Vakfımız tarafından yürütülen “Uygarlıklar Arasında İnsan” temalı çalışmalarımızda Ocak ayı içerisinde “Antropontoloji / İnsan-Varlık Bilgisi Açısından İnsan Kültür İlişkileri” konu başlığıyla Maltepe Üniversitesi Fen-Edebiyat Fakültesi Felsefe Bölümü Anabilim Dalı Başkanı Prof. Dr. Betül Çotuksöken bizlerle birlikte oldu.

Antropontoloji’nin bir disiplin olmakla beraber aynı zamanda bir bakış açısı olduğunu belirten Çotuksöken, kendi çalışmalarında daha çok insan eksenli bir ontoloji ve insan-varlık bilgisi oluşturmaya çalıştığını vurguladı. Bu bakımdan felsefe tarihi okumalarının insan eksenli bir perspektifle yapılmasının doğru olacağını söyleyerek, felsefe tarihinin aynı zamanda antropontolojinin de tarihi sayılabileceğine ve felsefe tarihinin insanla olan ilişkisinin kurulmasının önemli olacağına vurgu yaptı.

Felsefî düşünmenin, “dış dünya–düşünme–dil” ilişkileri ile “insan–dünya–bilgi” ilişkilerine yönelik tabiî bir yönelimi olacağını ifade eden Çotuksöken, insan gerçeğinin ancak bu ilişkiler içerisinde ele alınabileceğini söyledi.
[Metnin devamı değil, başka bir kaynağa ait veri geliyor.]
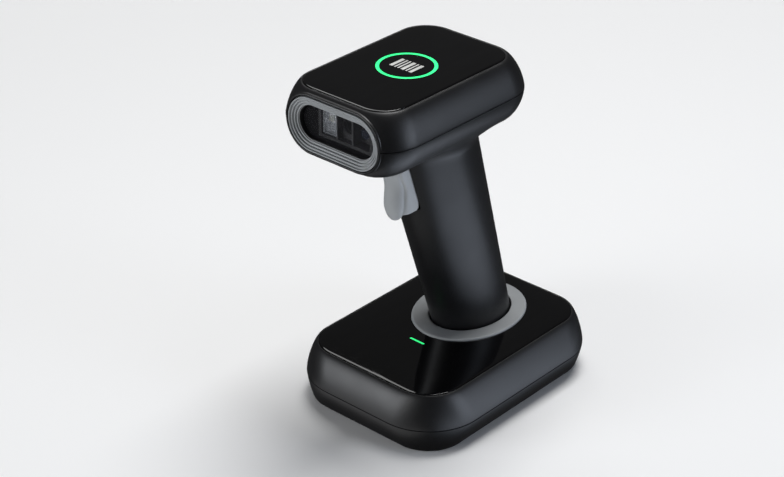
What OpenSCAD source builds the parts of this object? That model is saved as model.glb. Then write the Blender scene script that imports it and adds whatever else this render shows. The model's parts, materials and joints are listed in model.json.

Bu ilişkiler içerisinde insanın aslî konumunun da bir “arada olma hali” olduğunu ifade ederek, insanın bu “arada olma” durumunu en iyi ifade edebilecek etkinliğin felsefe olacağını belirtti.

İnsanı dil ve kültür varlığı olarak değerlendiren Çotuksöken, günümüz insanını “ağdaş” nitelemesiyle tanımlayarak, günümüzde insanın kurduğu ilişki ağlarının sonucunda farklı dil ve kültürlerin daha kolay ve daha sık karşılaşabildiğini, bu durumun sonucu olarak kültürler arasında birtakım problemlerin ortaya çıkabildiğini ifade etti. Çotuksöken, kültürel benzerliklerin ön plana çıkartılması ya da kültürel farklılıkların korunması doğrultusunda farklı istemlerin söz konusu olabildiğini, bu alanlarda önemli olanın insan hak ve hürriyetlerinin korunması olduğunu söyledi. Tekil anlamda kültürün ve yerel kültür içeriklerinin baskınlığına rağmen, bu kültür içeriklerinin insan hak ve hürriyetlerini engelleyen durumlara sebebiyet vermesi durumunda, kültür içeriklerinde evrensel olanın ön plana çıkartılmasının doğru olacağını da vurguladı.

Konuşmasının ikinci bölümünde katılımcıların sorularını yanıtlayan Betül Çotuksöken, son dönemde yürütülen muhafazakâr sanat, bilim ve felsefe önerilerini doğru bulmadığını dile getirerek, toplumların dönüşümünde bilimden, felsefeden daha çok etki yaratan sanatla, günümüzde karar vericilerin büyük bir imtihan içinde olduğunu, sanatsal faaliyetin herhangi bir şeyin aracı haline getirilemeyeceğini, keyfiliğin giderilmesi ve totaliter yapıların çözülmesi için karar vericilerin felsefeye riayet etmeleri ve felsefeye yakın durmaları gerektiğini, insan haklarına dayalı bir kamu bilincinin oluşturulmasının önemli olduğunu ifade etti.